PostgreSQL Disk Array, Layout and RAID Tuning

Overview

This article covers basic recommendation for setting up and configuring Disk Arrays, RAID and Disk Layout for your Postgresql database server.

Definitions

No-Read-Ahead: Selecting no-read-ahead policy indicates that the controller should not use read-ahead policy.

Read-Ahead: When using read-ahead policy, the controller reads sequential sectors of the virtual disk when seeking data. Read-ahead policy may improve system performance if the data is actually written to sequential sectors of the virtual disk.

Adaptive Read-Ahead: When using adaptive read-ahead policy, the controller initiates read-ahead only if the two most recent read requests accessed sequential sectors of the disk. If subsequent read requests access random sectors of the disk, the controller reverts to no-read-ahead policy. The controller continues to evaluate whether read requests are accessing sequential sectors of the disk, and can initiate read-ahead if necessary.

Write-Back: When using write-back caching, the controller sends a write-request completion signal as soon as the data is in the controller cache but has not yet been written to disk. This is only recommended with a Battery Back Raid Controller. In that configuration, when the battery isn't there or isn't working, the controller will degrade to Write-Through automatically. This is still safe, but writes can be much slower.

Write-Through: When using write-through caching, the controller sends a write-request completion signal only after the data is written to the disk. Force Write Back: When using force write-back caching, the write cache is enabled regardless of whether the controller has a battery.

Disk Array

If you have a large amount of disks and disk space required for the database a good optimal configuration would be. In the table below $PGDTA = /var/lib/pgsql/9.2 on a Centos 6 installation with Postgresql 9.2.x installed.

Hint! Its recommended that if you don't have at least 2 disk dedicated to the pg_xlog that you allow it to reside on the same disk as the $PGDATA

Location Disks RAID Purpose
/ (root) 2 1 Operating System
$PGDATA 4+ 10 Database
$PGDATA/pg_xlog 2 1 Write Ahead Log (WAL)
Tablespace 1+ None Temporary files

Looking at some of the access patterns of the main file systems. This is useful if you have less disk or want to create a larger single array/fewer arrays.

Location Cache Flushes Access Patterns
Operating System Rare Mix of Sequential and Random
Database Regularly Mix of Sequential and Random
Write Ahead Log (WAL) Constant Sequential
Temporary Files Never More random as client count increases

Note that the exact mix of sequential and random behavior for your database is completely application dependent. Any attempt to optimize disk layout that doesn't take into account the access pattern of your app, including concurrency is unlikely to predict performance correctly.

Hardware RAID Parameters

Additional performance tuning can be achieved by setting hardware raid card parameters such as Read-Ahead and Write-Back.

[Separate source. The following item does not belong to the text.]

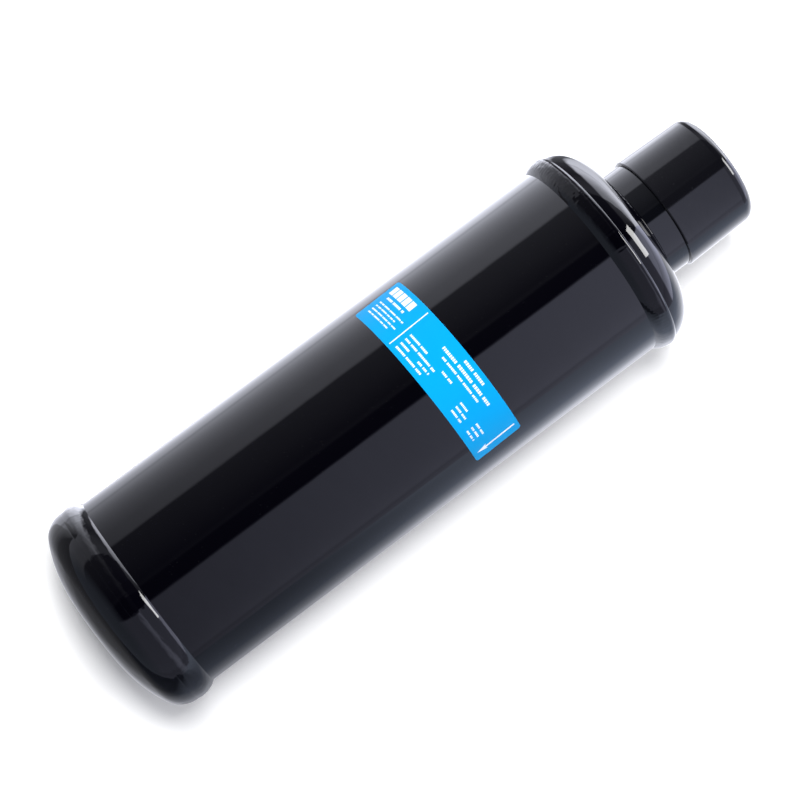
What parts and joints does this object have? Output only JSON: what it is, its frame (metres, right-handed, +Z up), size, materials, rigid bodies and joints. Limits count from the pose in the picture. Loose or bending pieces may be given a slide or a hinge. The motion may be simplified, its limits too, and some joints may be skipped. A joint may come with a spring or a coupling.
{
  "type": "filter drier",
  "caption": "Upright steel filter drier with dished welded caps, a ported head under a push-on dust cap, and a spring-pressed desiccant bed inside.",
  "frame": {"origin": "middle of the flat that the vessel stands on, at the bottom of its bottom cap", "axes": "+Z up along the vessel's axis to the port head, -Y to the front where the label is, +X from the inlet port to the outlet port"},
  "size_m": [0.0806, 0.0806, 0.2758],
  "materials": {
    "vessel_paint": "gloss",
    "head_steel": "machined, painted black on its neck",
    "cap_plastic": "satin",
    "label_film": "printed film",
    "tube_steel": "drawn",
    "strainer_brass": "satin",
    "plate_steel": "zinc plated",
    "screen_steel": "woven wire",
    "felt": "needled felt",
    "desiccant": "matte beads",
    "spring_steel": "drawn wire"
  },
  "bodies": {
    "vessel": {"shell_tube": "vessel_paint", "bottom_cap": "vessel_paint", "top_cap": "vessel_paint", "bottom_weld": "vessel_paint", "top_weld": "vessel_paint", "head_weld": "vessel_paint", "port_head": "head_steel", "label": "label_film", "pickup_tube": "tube_steel", "tube_strainer": "strainer_brass", "support_ring": "plate_steel", "lower_plate": "plate_steel", "lower_screen": "screen_steel", "lower_felt": "felt", "desiccant_bed": "desiccant", "upper_felt": "felt", "upper_screen": "screen_steel", "upper_plate": "plate_steel", "bed_spring": "spring_steel", "spring_seat": "plate_steel"},
    "dust_cap": {"dust_cap": "cap_plastic"}
  },
  "joints": [
    {"name": "dust_cap_slide", "type": "slide", "parent": "vessel", "child": "dust_cap", "axis": [0, 0, 1], "range_m": [0, 0.06]}
  ]
}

Though from talks with users read-ahead/adaptive read-ahead set on the raid controller does not significantly contribute to performance improvement in comparison to the OS which will usually perform the read-ahead.

Lastly Write-Back is only recommended with a Battery Back Raid Controller, as if there is no battery data loss may occur in the event of a power failure.

Disk Layout

There are a few guidelines that can help prune down the possible configuration.

  • Avoid putting the WAL on the operating system drive, because they have completely different access patterns and both will suffer when combined.
  • If you have evidence you don't do any large sorting, the temporary files can be kept at their default location, as part of the database disk.

All things considered splitting the data up allows for easier measurement of data going to the database, WAL, and temporary disk.